WHAT YOU WILL DO |
Only the lines from the one with "Recreate this object" through the one with "const SEAT_GAP = 0.3;" are to be restated, word for word, with both of them included.

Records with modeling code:
········

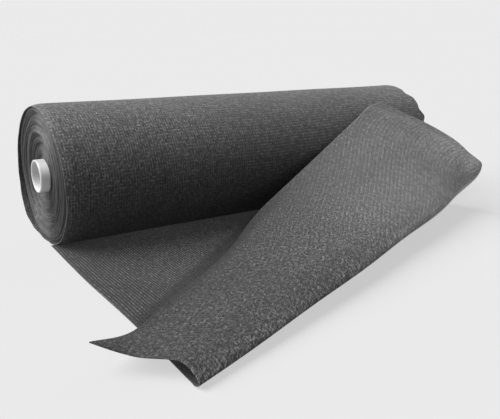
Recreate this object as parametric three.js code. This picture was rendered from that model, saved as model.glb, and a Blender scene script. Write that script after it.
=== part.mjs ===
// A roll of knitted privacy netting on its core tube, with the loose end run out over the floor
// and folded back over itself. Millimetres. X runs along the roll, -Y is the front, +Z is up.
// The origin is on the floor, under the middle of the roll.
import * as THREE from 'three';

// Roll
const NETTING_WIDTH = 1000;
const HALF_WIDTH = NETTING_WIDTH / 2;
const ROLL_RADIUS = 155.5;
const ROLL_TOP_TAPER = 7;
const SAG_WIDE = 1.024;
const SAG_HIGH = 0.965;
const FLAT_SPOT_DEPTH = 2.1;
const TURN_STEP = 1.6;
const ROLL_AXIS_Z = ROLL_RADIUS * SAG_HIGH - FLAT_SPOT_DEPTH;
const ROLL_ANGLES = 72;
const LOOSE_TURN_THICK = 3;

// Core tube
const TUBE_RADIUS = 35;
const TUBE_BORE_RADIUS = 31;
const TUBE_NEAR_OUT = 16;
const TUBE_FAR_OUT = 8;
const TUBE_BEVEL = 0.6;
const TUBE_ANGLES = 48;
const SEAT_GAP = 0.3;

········

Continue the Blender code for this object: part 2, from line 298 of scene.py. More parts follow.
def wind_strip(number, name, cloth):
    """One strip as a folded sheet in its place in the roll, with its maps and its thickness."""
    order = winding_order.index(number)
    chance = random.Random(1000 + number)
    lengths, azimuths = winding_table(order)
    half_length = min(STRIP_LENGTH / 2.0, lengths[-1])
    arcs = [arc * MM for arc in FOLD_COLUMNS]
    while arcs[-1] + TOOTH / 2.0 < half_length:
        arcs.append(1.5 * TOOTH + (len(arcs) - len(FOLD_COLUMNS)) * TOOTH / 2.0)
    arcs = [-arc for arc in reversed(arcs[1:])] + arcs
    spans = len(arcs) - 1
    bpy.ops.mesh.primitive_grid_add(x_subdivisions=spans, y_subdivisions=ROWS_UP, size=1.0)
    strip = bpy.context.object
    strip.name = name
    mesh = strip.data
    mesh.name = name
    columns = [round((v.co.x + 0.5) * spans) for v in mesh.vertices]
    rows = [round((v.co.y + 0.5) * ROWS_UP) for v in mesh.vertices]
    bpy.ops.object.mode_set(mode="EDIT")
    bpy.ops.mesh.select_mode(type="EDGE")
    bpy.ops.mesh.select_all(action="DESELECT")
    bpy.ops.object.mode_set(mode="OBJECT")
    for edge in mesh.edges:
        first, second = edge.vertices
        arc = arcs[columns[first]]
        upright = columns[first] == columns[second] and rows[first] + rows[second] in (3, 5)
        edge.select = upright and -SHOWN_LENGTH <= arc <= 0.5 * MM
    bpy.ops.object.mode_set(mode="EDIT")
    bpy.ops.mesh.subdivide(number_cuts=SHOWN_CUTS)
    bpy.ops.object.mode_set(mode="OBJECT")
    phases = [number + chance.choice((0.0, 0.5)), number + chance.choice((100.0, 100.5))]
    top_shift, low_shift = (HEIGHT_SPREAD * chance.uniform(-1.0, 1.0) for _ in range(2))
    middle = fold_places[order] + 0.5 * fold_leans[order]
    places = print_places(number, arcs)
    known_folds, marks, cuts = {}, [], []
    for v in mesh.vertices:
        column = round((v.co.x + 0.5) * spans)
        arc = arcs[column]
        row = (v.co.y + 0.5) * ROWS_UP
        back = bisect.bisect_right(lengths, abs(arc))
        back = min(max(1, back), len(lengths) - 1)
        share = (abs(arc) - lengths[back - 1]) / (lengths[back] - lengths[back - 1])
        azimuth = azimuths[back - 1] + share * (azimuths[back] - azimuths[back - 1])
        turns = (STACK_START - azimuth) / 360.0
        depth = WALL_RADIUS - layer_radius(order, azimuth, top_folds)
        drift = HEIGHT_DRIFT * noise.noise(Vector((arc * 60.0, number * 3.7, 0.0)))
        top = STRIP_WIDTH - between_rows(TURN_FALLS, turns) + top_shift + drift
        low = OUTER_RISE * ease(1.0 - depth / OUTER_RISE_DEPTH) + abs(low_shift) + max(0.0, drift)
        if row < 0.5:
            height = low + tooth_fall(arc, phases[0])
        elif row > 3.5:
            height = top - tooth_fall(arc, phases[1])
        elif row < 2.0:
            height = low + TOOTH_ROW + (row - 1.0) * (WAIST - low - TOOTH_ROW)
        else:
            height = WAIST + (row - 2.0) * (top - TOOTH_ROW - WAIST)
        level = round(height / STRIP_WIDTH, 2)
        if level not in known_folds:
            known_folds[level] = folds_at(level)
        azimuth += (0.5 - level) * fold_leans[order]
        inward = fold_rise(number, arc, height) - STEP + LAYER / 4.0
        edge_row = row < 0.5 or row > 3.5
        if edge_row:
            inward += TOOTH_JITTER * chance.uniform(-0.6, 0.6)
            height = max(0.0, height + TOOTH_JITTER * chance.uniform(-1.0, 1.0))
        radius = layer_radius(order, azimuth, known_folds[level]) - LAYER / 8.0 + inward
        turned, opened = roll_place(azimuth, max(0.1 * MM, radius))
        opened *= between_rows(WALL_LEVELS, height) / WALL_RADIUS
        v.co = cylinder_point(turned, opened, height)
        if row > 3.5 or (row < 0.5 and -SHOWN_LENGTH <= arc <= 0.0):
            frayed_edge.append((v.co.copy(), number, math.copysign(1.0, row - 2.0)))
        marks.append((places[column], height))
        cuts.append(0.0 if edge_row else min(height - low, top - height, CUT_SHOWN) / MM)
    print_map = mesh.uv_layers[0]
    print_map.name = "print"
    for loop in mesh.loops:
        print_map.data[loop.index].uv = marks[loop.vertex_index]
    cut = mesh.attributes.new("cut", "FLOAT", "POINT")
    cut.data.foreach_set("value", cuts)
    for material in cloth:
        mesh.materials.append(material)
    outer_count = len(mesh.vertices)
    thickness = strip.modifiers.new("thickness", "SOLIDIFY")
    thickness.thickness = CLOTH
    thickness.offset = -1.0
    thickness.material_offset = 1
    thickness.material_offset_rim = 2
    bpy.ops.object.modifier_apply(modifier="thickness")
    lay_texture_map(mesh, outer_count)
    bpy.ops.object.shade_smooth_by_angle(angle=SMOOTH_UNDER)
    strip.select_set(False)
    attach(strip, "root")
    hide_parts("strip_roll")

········

REPLY |
Recreate this object as parametric three.js code. This picture was rendered from that model, saved as model.glb, and a Blender scene script. Write that script after it.
=== part.mjs ===
// A roll of knitted privacy netting on its core tube, with the loose end run out over the floor
// and folded back over itself. Millimetres. X runs along the roll, -Y is the front, +Z is up.
// The origin is on the floor, under the middle of the roll.
import * as THREE from 'three';

// Roll
const NETTING_WIDTH = 1000;
const HALF_WIDTH = NETTING_WIDTH / 2;
const ROLL_RADIUS = 155.5;
const ROLL_TOP_TAPER = 7;
const SAG_WIDE = 1.024;
const SAG_HIGH = 0.965;
const FLAT_SPOT_DEPTH = 2.1;
const TURN_STEP = 1.6;
const ROLL_AXIS_Z = ROLL_RADIUS * SAG_HIGH - FLAT_SPOT_DEPTH;
const ROLL_ANGLES = 72;
const LOOSE_TURN_THICK = 3;

// Core tube
const TUBE_RADIUS = 35;
const TUBE_BORE_RADIUS = 31;
const TUBE_NEAR_OUT = 16;
const TUBE_FAR_OUT = 8;
const TUBE_BEVEL = 0.6;
const TUBE_ANGLES = 48;
const SEAT_GAP = 0.3;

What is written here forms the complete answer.